In the absence of certainty, the fewer assumptions that are made the better. This is the general principle of Ockham’s Razor and the best reason to watch High Maintenance. It’s a comedy involving pot; where the stories tangentially involve marijuana, but marijuana is rarely the story itself. It’s far more than stoner humour.
Each episode is a 10 to 20 minutes vignette of low stakes drama in which High Maintenance’s co-creator Ben Sinclair – playing an unassuming weed delivery guy – is the utterly delightful part-time protagonist who delivers an unobtrusive look into the disparate domesticity of creative class New Yorkers.
The parameters of High Maintenance are modest and it’s often at it’s best when it’s at its most unassuming. A character half-caught through a door frame, the subtitled argument of a mute couple or the icebreaker that sinks an obnoxious kid’s titanic ego. I spoke to Sinclair, along with his wife and co-creator Katja Blichfeld about weed economics, the amicable bonds of shared illegality and drug dealer avatars.
Do you think the (seemingly almost inevitable) legalisation of marijuana will unemploy your friendly neighbourhood “Guy?”
Katja Blichfeld: No way. It might change his clientèle, sure. There will be those who won’t want to be registered marijuana users, for various reasons. Plus there are others who just like to participate in the black market. So it might just change the customer profile, but The Guy won’t be out of business any time soon.
Was it better or worse creating outside of the constraints of thirty-minute or one-hour formulas?
Blichfeld: We love being free of a time constraint. In terms of storytelling, we find it limiting to be told a story must fit within the confines of 21-45 minutes. Can you imagine if novelists all had to uniformly tailor their work to a specific length – down to the page-count? That would be weird.
When something has DIY origins, it can be difficult to avoid “self-indulgent,” “pet project” perceptions. Was this something you faced?
Blichfeld: We haven’t faced a ton of this brand of criticism, luckily. We’ve never forced ourselves on the world, and have tried to just let our audience come to us as much as possible. Perhaps that’s been a helpful strategy for us.
How much of the show’s popularity would you credit to people’s desire to slip unobtrusively into the private spaces of strangers?
Blichfeld: I’m really not sure! I actually think most of the appeal comes from people seeing themselves, or people they know, in the characters we portray. We hear over and over again that our show makes people “feel normal”. I like to think that’s what compels our audience to keep watching, and to recommend the series to friends. That being said, we’re thoroughly aware of the fact that we represent a very small sliver of the creative middle class, and never purport to represent Brooklyn or New York as a whole. We speak to a relatively small segment of the world at large, and we totally get that.

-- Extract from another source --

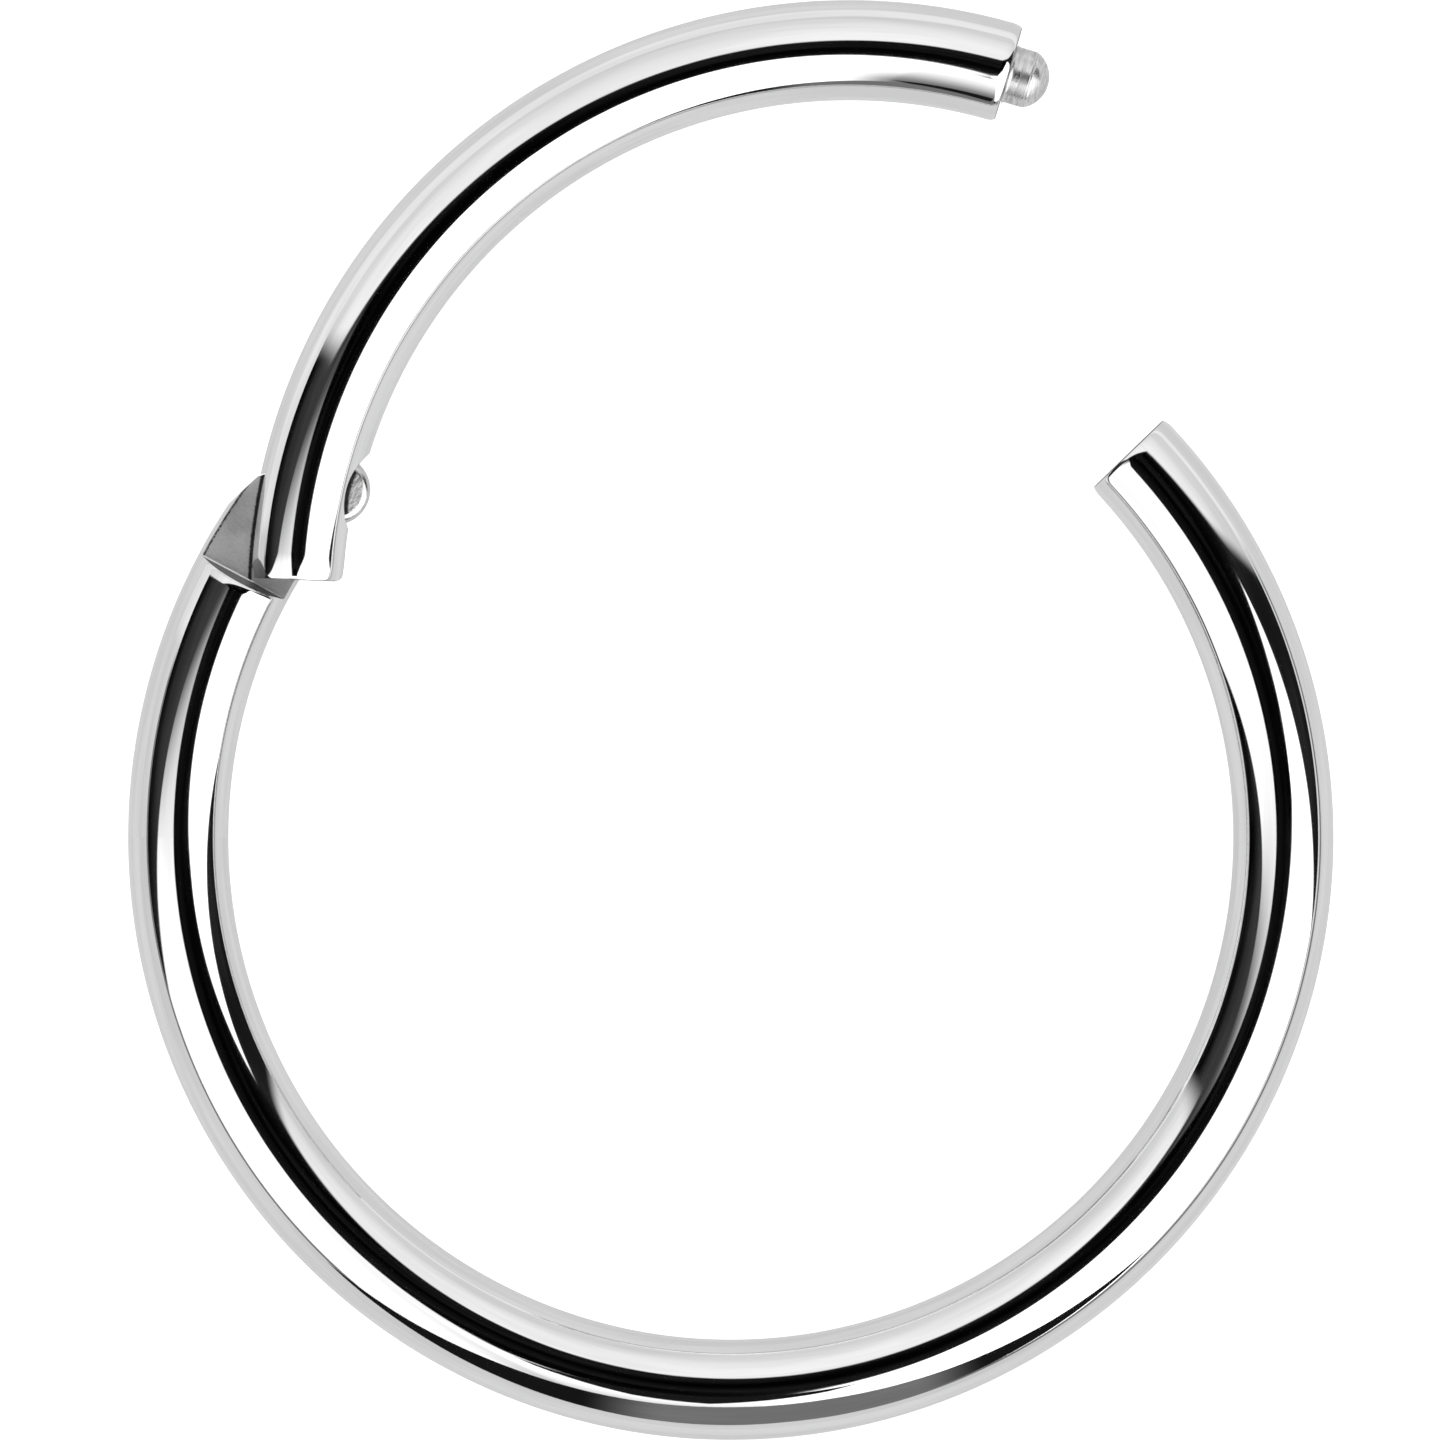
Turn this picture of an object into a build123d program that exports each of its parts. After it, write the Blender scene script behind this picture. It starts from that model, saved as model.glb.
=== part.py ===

Does “The Guy” have no name because he’s an avatar for our collective curiosities?
Ben Sinclair: A drug dealer doesn’t usually give you his/her real name. We’ve met dealers who go by animal monikers and others who just make up pseudonyms. We decided our protagonist would simply call himself “The Guy”. The anonymous quality makes it easier for people to be vulnerable and open around him, and yes, as you point out – it makes it easier for him to be an avatar for our collective curiosities. To be a an emotional surrogate for the audience, if you will.
Does the premise’s illegality make it easier to build intimacy between characters?
Sinclair: Definitely. The Guy and his client are complicit in something illegal together. It’s easier to make a connection in that situation, for sure.